A few of the weaknesses of SMA's include:
- A smaller windows will lead to more noise, rather than signal
- It will always lag the size of the window
- It will never reach the peak or valley of the data due to averaging
- It doesn't inform us about future behavior, it really just describes trends in the data
- Extreme historical values can skew the SMA
To recap, here's how we can calculate the 30-day SMA for TSLA:
# create 1 month SMA off of Adj Close
df['30 Day SMA'] = df['Adj Close'].rolling(window=30).mean()
# plot SMA & Adj Close
df[['Adj Close', '30 Day SMA']].plot(figsize=(10,8))

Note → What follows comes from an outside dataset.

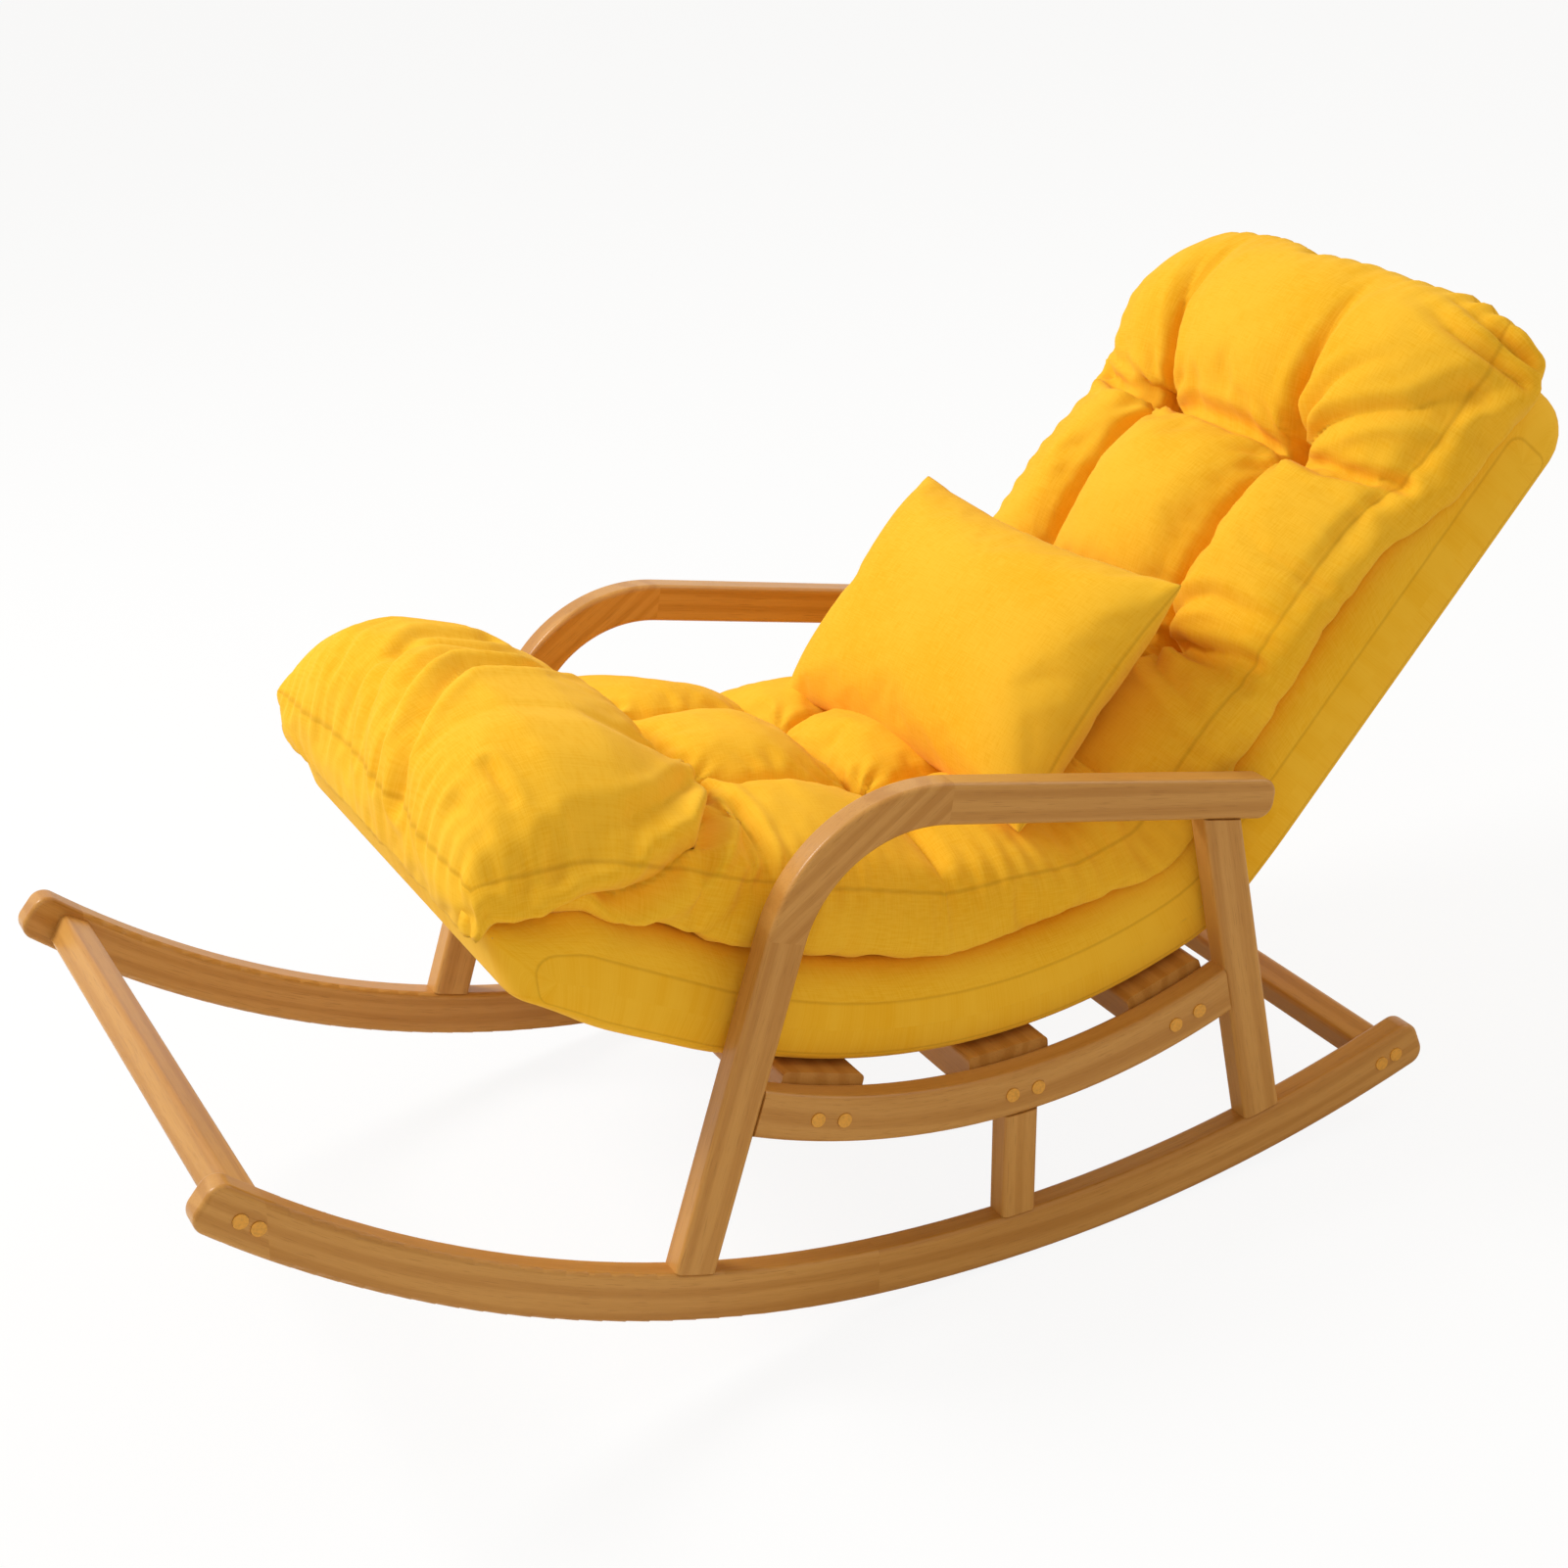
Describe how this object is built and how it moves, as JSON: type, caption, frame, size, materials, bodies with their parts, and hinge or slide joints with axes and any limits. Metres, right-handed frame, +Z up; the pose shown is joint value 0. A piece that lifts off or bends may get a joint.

Exponentially Weighted Moving Averages solve some of these issues, in particular:
- EWMA allows you to reduce the lag time from SMA and puts more weight on values that occur more recently
- The amount of weight applied to the recent values depends on the parameters used in the EWMA and the number of periods in the window size
Here's how we can create an EWMA model:
# create EWMA
df['EWMA-30'] = df['Adj Close'].ewm(span=30).mean()
# plot EWMA
df[['Adj Close', 'EWMA-30']].plot(figsize=(10,8))
We can see the behavior at the beginning is different from at the end - this is because we've weighted the most recent points more heavily.
ARIMA
Although ARIMA models are one of the most common time series models, they often don't work well with historical market data so we won't cover them here.
If you want to learn more about ARIMA models check out this article from Machine Learning Mastery.
Summary: Time Series Analysis with Python
In this guide we reviewed time series analysis for financial data using Python.
We saw that time series problems are difference from traditional prediction problems and looked at Pandas for time series data, as well as several time series analysis techniques.
The statsmodel
library is the most popular Python library for dealing with time series data is. We then discussed how we can use statsmodels
for ETS (Error-Trend-Seasonality) models.
Finally, we looked at how to use Simple and Exponentially Weighted Moving Averages (SMA & EWMA) for time series analysis.